(Exercise aim)
Starting at the line that has "low, high = Vector((1e9,)" and stopping after the line that has "cad_box[1] - cad_box[0]])", reproduce the listing below exactly; omit everything else.

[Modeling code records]
<<<<
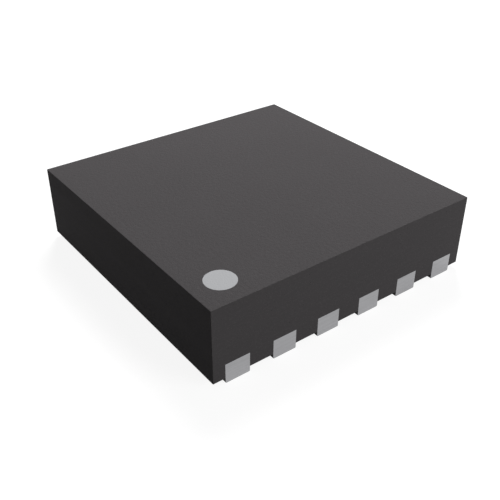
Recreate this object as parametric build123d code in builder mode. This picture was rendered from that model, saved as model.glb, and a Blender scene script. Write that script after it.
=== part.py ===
from build123d import *

import math
import os

# A leadless integrated circuit for surface mounting: a block of moulding compound, sawn out of a
# moulded strip, with twelve leads in two rows, a thermal pad, and a wire-bonded die inside.
# The origin is the centre of the footprint on the board. +X runs along the row of leads 1 to 6,
# +Y runs from that row to the row of leads 7 to 12, and +Z points up from the board.
# All sizes are in millimetres.

# Moulded body
body_width = 3.0
body_height = 0.75
stand_off = 0.05
end_margin = 0.125

# Leads
leads_per_row = 6
lead_pitch = 0.5
lead_width = 0.25
foot_length = 0.4
foot_end_flat = 0.05

# Lead frame: leads and thermal pad are etched out of one strip, to half its depth at the edges
frame_thickness = 0.2
etched_depth = 0.1
anchor_setback = 0.15
anchor_overhang = 0.04

# Thermal pad
pad_gap = 0.3
pad_end_margin = 0.3
pad_rim = 0.1
pad_corner_radius = 0.06
pad_pin_one_chamfer = 0.3

# Die and the epoxy under it
die_side_margin = 0.25
die_end_margin = 0.45
die_thickness = 0.2
bond_line = 0.025
epoxy_spread = 0.06
epoxy_climb = 0.08
epoxy_lip = 0.01

# Bond wires
wire_diameter = 0.025
wire_sides = 8
ball_diameter = 0.07
ball_height = 0.014
shoulder_height = 0.016
ball_inset = 0.08
end_ball_inset = 0.12
loop_height = 0.14
loop_radius = 0.06
loop_facets = 4
stitch_inset = 0.07
stitch_length = 0.05
stitch_width = 0.05
stitch_thickness = 0.006
stitch_angle = 75

# Mark beside lead 1
mark_diameter = 0.29
mark_inset = 0.3
mark_depth = 0.02

# Sizes that follow from those above
body_length = (leads_per_row - 1) * lead_pitch + lead_width + 2 * end_margin
body_top = stand_off + body_height
pad_width = body_width - 2 * (foot_length + pad_gap)
pad_length = body_length - 2 * pad_end_margin
die_width = pad_width - 2 * die_side_margin
die_length = pad_length - 2 * die_end_margin
die_bottom = frame_thickness + bond_line
die_top = die_bottom + die_thickness
ball_pitch = (die_length - 2 * end_ball_inset) / (leads_per_row - 1)
foot_end_radius = (lead_width - foot_end_flat) / 2

os.makedirs("parts", exist_ok=True)
inserts = []


def keep(piece, name):
    """Names and writes a finished piece, and keeps it for the compound to close round."""
    piece.label = name
    export_step(piece, f"parts/{name}.step")
    inserts.append(piece)


def row_place(number):
    """Gives a lead's steps from the middle of its row, and a plane for that row.

    In the plane, x runs along the row as the numbers rise and y runs inward from the row.
    """
    row, step = divmod(number - 1, leads_per_row)
    return step - (leads_per_row - 1) / 2, Plane(Location((0, 0, 0), (0, 0, 180 * row)))


# Leads: a full-thickness foot, flush with the sawn wall, and half-etched wings that anchor it
for number in range(1, 2 * leads_per_row + 1):
    steps, row_plane = row_place(number)
    wall_point = row_plane.from_local_coords(Vector(steps * lead_pitch, -body_width / 2))
    foot_plane = Plane(origin=wall_point, x_dir=row_plane.x_dir)
    with BuildPart() as lead:
        with BuildSketch(foot_plane) as foot:
            Rectangle(lead_width, foot_length, align=(Align.CENTER, Align.MIN))
            fillet(foot.vertices().sort_by(Axis.Y)[2:], foot_end_radius)
        extrude(amount=frame_thickness)
        with BuildSketch(foot_plane.offset(etched_depth)) as wings:
            with Locations((0, anchor_setback)):
                Rectangle(
                    lead_width + 2 * anchor_overhang,
                    foot_length + anchor_overhang - anchor_setback,
                    align=(Align.CENTER, Align.MIN),
                )
            fillet(wings.vertices().sort_by(Axis.Y)[2:], foot_end_radius + anchor_overhang)
        extrude(amount=frame_thickness - etched_depth)
    keep(lead.part, f"lead_{number:02d}")

# Thermal pad: one corner cut off beside lead 1, and a half-etched rim that locks it in
with BuildPart() as thermal_pad:
    with BuildSketch() as exposed_face:
        Rectangle(pad_length, pad_width)
        corners = exposed_face.vertices().sort_by(Axis((0, 0, 0), (1, 1, 0)))
        chamfer(corners[0], pad_pin_one_chamfer)
        fillet(corners[1:], pad_corner_radius)
    extrude(amount=frame_thickness)
    with BuildSketch(Plane.XY.offset(etched_depth)):
        add(exposed_face.sketch)
        offset(amount=pad_rim, kind=Kind.INTERSECTION)
    extrude(amount=frame_thickness - etched_depth)
keep(thermal_pad.part, "thermal_pad")

# Die
with BuildPart() as die:
    with BuildSketch(Plane.XY.offset(die_bottom)):
        Rectangle(die_length, die_width)
    extrude(amount=die_thickness)
keep(die.part, "die")

# Epoxy: a thin bond line under the die, with a fillet that climbs its sides
with BuildPart() as die_attach:
    with BuildSketch(Plane.XY.offset(frame_thickness)):
        Rectangle(die_length + 2 * epoxy_spread, die_width + 2 * epoxy_spread)
    fillet_height = bond_line + epoxy_climb
    extrude(amount=fillet_height, taper=math.degrees(math.atan2(epoxy_spread - epoxy_lip, fillet_height)))
    add(die.part, mode=Mode.SUBTRACT)
keep(die_attach.part, "die_attach")


def loop_points(span):
    """Gives a wire's centre line, as distances out from the ball and heights above the board.

    It rises from the die, turns over on an arc and runs straight down to a stitch at that span.
    """
    arc_height = die_top + loop_height - loop_radius
    fall = arc_height - frame_thickness
    reach = math.hypot(span - loop_radius, fall)
    last_angle = math.acos(loop_radius / reach) - math.atan2(fall, span - loop_radius)
    points = [(0, die_top)]
    for facet in range(loop_facets + 1):
        angle = math.pi + (last_angle - math.pi) * facet / loop_facets
        points.append((loop_radius * (1 + math.cos(angle)), arc_height + loop_radius * math.sin(angle)))
    run_on = wire_diameter / math.tan(math.pi / 2 - last_angle)
    points.append((span + run_on, frame_thickness - wire_diameter))
    return points


# Bond wires: a ball on the die, a loop, and a flattened stitch on the lead
ball_profile = (
    (0, ball_diameter),
    (ball_height, ball_diameter),
    (ball_height + shoulder_height, wire_diameter),
)
facet_turn = 180 / wire_sides
ball_row_y = ball_inset - die_width / 2
stitch_row_y = foot_length - stitch_inset - body_width / 2
for number in range(1, 2 * leads_per_row + 1):
    steps, row_plane = row_place(number)
    ball_point = row_plane.from_local_coords(Vector(steps * ball_pitch, ball_row_y))
    stitch_point = row_plane.from_local_coords(Vector(steps * lead_pitch, stitch_row_y))
    outward = stitch_point - ball_point
    ball_plane = Plane(origin=ball_point, x_dir=outward).offset(die_top)
    stitch_plane = Plane(origin=stitch_point, x_dir=outward).offset(frame_thickness)
    loop_plane = Plane(origin=ball_point, x_dir=outward, z_dir=outward.cross(Vector(0, 0, 1)))
    with BuildPart() as bond_wire:
        with BuildLine(loop_plane) as centre_line:
            Polyline(*loop_points(outward.length))
        with BuildSketch(ball_plane):
            RegularPolygon(wire_diameter / 2, wire_sides, rotation=facet_turn)
        sweep(path=centre_line.line, transition=Transition.RIGHT)
        for height, diameter in ball_profile:
            with BuildSketch(ball_plane.offset(height)):
                RegularPolygon(diameter / 2, wire_sides, rotation=facet_turn)
        loft(ruled=True)
        split(bisect_by=Plane.XY.offset(frame_thickness), keep=Keep.TOP)
        with BuildSketch(stitch_plane):
            with Locations((stitch_length / 2, 0)):
                Trapezoid(stitch_width, stitch_length, stitch_angle, rotation=90)
        extrude(amount=stitch_thickness)
    keep(bond_wire.part, f"bond_wire_{number:02d}")

# Mark: a disc of ink in a shallow seat
with BuildPart() as pin_one_mark:
    with BuildSketch(Plane.XY.offset(body_top)):
        with Locations((mark_inset - body_length / 2, mark_inset - body_width / 2)):
            Circle(mark_diameter / 2)
    extrude(amount=-mark_depth)
keep(pin_one_mark.part, "pin_one_mark")

# Mould body: the sawn block, cast round everything that it holds
with BuildPart() as mould_body:
    with BuildSketch(Plane.XY.offset(stand_off)):
        Rectangle(body_length, body_width)
    extrude(amount=body_height)
    for insert in inserts:
        add(insert, mode=Mode.SUBTRACT)
mould_body.part.label = "mould_body"
export_step(mould_body.part, "parts/mould_body.step")
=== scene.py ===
# %% [markdown]
# # A leadless integrated circuit, three millimetres square
#
# The object is a block of black moulding compound, sawn out of a moulded strip. The ends of its
# metal leads show flush in two of its walls, and a chip and its gold wires are locked inside. The
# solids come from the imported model. This lesson gives them their edges, their finishes, a camera
# and a light.
#
# Blender counts in metres, but a size such as 0.009 mm is easier to judge in millimetres. So sizes
# are named in millimetres and multiplied by `MM` where Blender takes them. The box that the solids
# fill is measured before anything is added, for the comparison at the end.

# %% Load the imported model
import math

import bmesh
import bpy
from mathutils import Matrix, Vector, noise


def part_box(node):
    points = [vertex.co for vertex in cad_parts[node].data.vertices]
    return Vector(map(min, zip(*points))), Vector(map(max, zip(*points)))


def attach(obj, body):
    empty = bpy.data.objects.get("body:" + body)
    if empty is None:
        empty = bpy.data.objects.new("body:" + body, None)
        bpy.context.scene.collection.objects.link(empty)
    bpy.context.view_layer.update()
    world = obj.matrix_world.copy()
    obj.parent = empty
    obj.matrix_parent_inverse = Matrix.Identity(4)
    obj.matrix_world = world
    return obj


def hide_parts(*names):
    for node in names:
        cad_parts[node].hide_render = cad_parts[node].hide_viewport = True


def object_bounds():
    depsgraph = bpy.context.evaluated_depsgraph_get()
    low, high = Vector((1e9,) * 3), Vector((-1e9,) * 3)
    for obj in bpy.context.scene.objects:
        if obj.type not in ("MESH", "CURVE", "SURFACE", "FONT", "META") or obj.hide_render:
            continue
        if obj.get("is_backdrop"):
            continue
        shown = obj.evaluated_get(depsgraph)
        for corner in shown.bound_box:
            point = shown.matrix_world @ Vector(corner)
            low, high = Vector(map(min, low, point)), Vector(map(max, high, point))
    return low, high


MM = 0.001
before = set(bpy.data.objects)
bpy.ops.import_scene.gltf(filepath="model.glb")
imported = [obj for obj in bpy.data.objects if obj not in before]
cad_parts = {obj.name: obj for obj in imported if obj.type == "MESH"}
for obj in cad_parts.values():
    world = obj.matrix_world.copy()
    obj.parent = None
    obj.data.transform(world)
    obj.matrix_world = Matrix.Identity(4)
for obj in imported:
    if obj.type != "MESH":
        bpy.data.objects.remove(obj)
cad_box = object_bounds()
print("solids:", len(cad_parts), "box in mm:", [round(x / MM, 3) for x in cad_box[1] - cad_box[0]])

# %% [markdown]
# ## The camera
#
# At this size a normal lens stands only a few millimetres away, so the nearer edges look much
# longer than the far ones. The camera could be given a location and three rotations. An azimuth, an
# elevation and a distance from the centre of the footprint say the same in the way a photographer
# would, and they are easier to correct one at a time. Blender's near clipping distance is 0.1 m by
# default, far behind this part, so it has to come down.

# %% Set up the camera
CAMERA_AZIMUTH = math.radians(-36.87)
CAMERA_ELEVATION = math.radians(32.86)
CAMERA_DISTANCE_MM = 7.725
LENS_MM = 52.57
NEAREST_SEEN_MM = 0.1
FARTHEST_SEEN_MM = 1000


def toward(azimuth, elevation):
    """The direction of a point seen from the origin: azimuth 0 is -Y, and azimuth 90 is +X."""
    level = math.cos(elevation)
    return Vector((math.sin(azimuth) * level, -math.cos(azimuth) * level, math.sin(elevation)))


camera = bpy.data.objects.new("camera", bpy.data.cameras.new("camera"))
bpy.context.scene.collection.objects.link(camera)
camera.location = toward(CAMERA_AZIMUTH, CAMERA_ELEVATION) * CAMERA_DISTANCE_MM * MM
camera.rotation_euler = (-camera.location).to_track_quat("-Z", "Y").to_euler()
camera.data.lens = LENS_MM
camera.data.clip_start = NEAREST_SEEN_MM * MM
camera.data.clip_end = FARTHEST_SEEN_MM * MM
bpy.context.scene.camera = camera
bpy.context.scene.view_settings.view_transform = "Standard"
print("camera at, in mm:", [round(x / MM, 3) for x in camera.location])

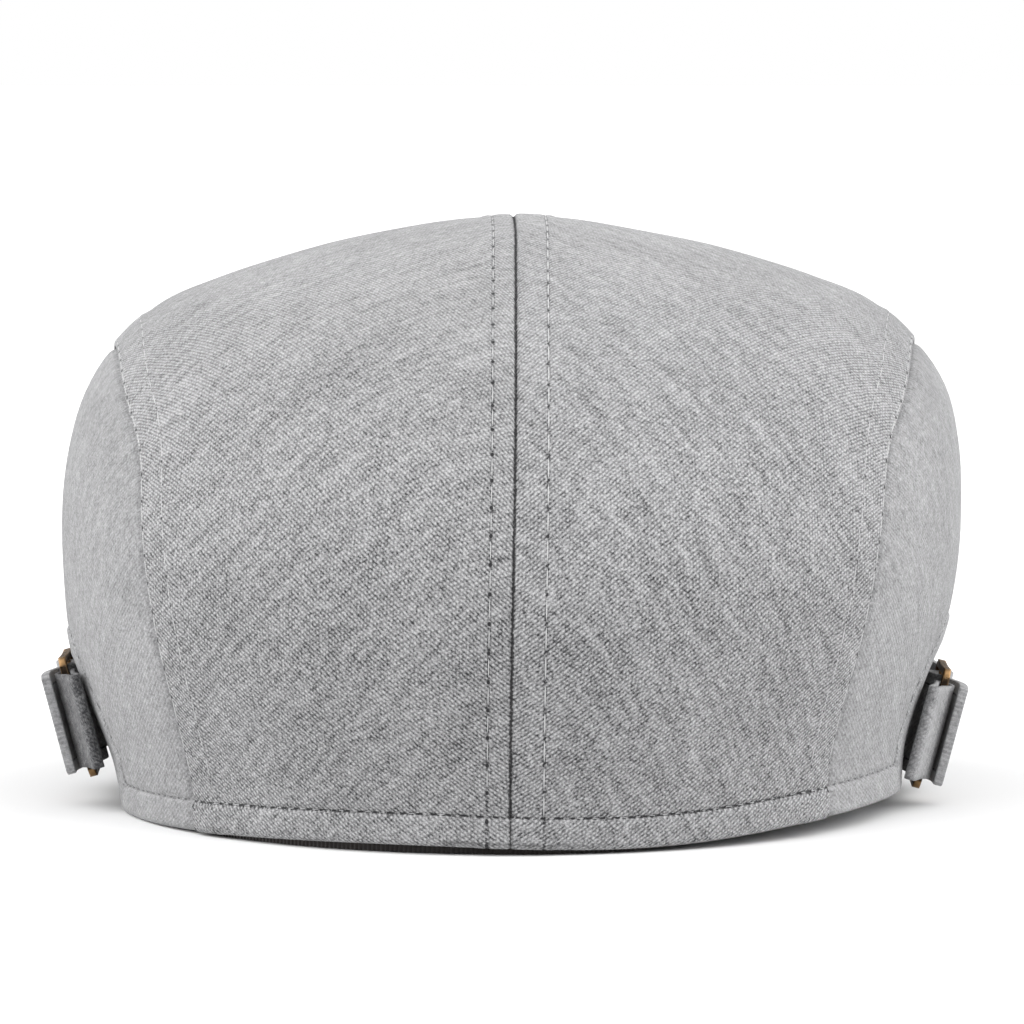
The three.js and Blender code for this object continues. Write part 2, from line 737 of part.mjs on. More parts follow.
const topCloth = finish(COLOUR_TOP, ROUGH_CLOTH);
const sideCloth = finish(COLOUR_SIDE, ROUGH_CLOTH);
const strapCloth = finish(COLOUR_STRAP, ROUGH_CLOTH);
const brass = finish(COLOUR_BRASS, ROUGH_BRASS, METAL_BRASS);

const topGrid = topPanelLeft();
const sideGrid = sidePanelLeft();
const topSwell = (row) => hemSwell(row, BACK_HEM_SWELL);
const sideSwell = (row) => hemSwell(row, SIDE_HEM_SWELL);
const LEFT = 1;
const RIGHT = -1;

const cap = new THREE.Group();
function add(name, geometry, material) {
  const mesh = new THREE.Mesh(geometry, material);
  mesh.name = name;
  cap.add(mesh);
}

add("top_panel_left", panelSolid(topGrid, topSwell), topCloth);
add("top_panel_right", panelSolid(rightGrid(topGrid), topSwell), topCloth);
add("side_panel_left", panelSolid(sideGrid, sideSwell), sideCloth);
add("side_panel_right", panelSolid(rightGrid(sideGrid), sideSwell), sideCloth);
add("sweatband", bandSolid(), finish(COLOUR_BAND, ROUGH_BAND));
add("peak", peakSolid(), finish(COLOUR_PEAK, ROUGH_CLOTH));
for (const [name, side] of [["left", LEFT], ["right", RIGHT]]) {
  add("strap_" + name, strapSolid(side), strapCloth);
  add("keeper_" + name, keeperSolid(side), strapCloth);
  add("buckle_" + name, buckleSolid(side), brass);
}

// The middle of the cap's footprint becomes the origin, with its lowest point on the floor
const box = new THREE.Box3();
cap.children.forEach((mesh) => {
  mesh.geometry.computeBoundingBox();
  box.union(mesh.geometry.boundingBox);
});
const middle = box.getCenter(new THREE.Vector3());
cap.children.forEach((mesh) => {
  mesh.geometry.translate(-middle.x, -middle.y, -box.min.z);
  mesh.geometry.computeVertexNormals();
});

export default cap;
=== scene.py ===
"""Flat cap of heather-grey woven cloth, with a peak, a sweatband and two buckled side straps.

Metres, +Z up. The peak points to -Y, the nape to +Y and the wearer's left to +X. The shape of
the crown is worked out in millimetres round the middle of the head opening.
"""

import logging
import math
from dataclasses import dataclass, field, replace
from enum import Enum
from typing import Any, Sequence

import bmesh
import bpy
import numpy as np
from mathutils import Matrix, Vector


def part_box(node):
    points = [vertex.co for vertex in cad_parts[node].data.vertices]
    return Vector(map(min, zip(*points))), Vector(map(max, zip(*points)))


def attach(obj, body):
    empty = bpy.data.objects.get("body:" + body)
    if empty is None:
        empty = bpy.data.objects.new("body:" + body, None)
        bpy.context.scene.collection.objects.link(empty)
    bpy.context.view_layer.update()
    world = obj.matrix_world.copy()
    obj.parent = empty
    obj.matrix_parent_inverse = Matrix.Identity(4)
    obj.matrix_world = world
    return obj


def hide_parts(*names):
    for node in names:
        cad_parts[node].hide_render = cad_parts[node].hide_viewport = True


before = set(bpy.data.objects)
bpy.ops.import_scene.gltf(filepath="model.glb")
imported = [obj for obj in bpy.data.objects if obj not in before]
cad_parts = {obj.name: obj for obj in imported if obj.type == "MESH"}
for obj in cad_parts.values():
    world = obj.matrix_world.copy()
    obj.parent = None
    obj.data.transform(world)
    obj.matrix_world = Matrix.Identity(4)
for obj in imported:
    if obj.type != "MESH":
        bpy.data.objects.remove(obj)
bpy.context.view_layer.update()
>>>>
(Written solution)
    low, high = Vector((1e9,) * 3), Vector((-1e9,) * 3)
    for obj in bpy.context.scene.objects:
        if obj.type not in ("MESH", "CURVE", "SURFACE", "FONT", "META") or obj.hide_render:
            continue
        if obj.get("is_backdrop"):
            continue
        shown = obj.evaluated_get(depsgraph)
        for corner in shown.bound_box:
            point = shown.matrix_world @ Vector(corner)
            low, high = Vector(map(min, low, point)), Vector(map(max, high, point))
    return low, high


MM = 0.001
before = set(bpy.data.objects)
bpy.ops.import_scene.gltf(filepath="model.glb")
imported = [obj for obj in bpy.data.objects if obj not in before]
cad_parts = {obj.name: obj for obj in imported if obj.type == "MESH"}
for obj in cad_parts.values():
    world = obj.matrix_world.copy()
    obj.parent = None
    obj.data.transform(world)
    obj.matrix_world = Matrix.Identity(4)
for obj in imported:
    if obj.type != "MESH":
        bpy.data.objects.remove(obj)
cad_box = object_bounds()
print("solids:", len(cad_parts), "box in mm:", [round(x / MM, 3) for x in cad_box[1] - cad_box[0]])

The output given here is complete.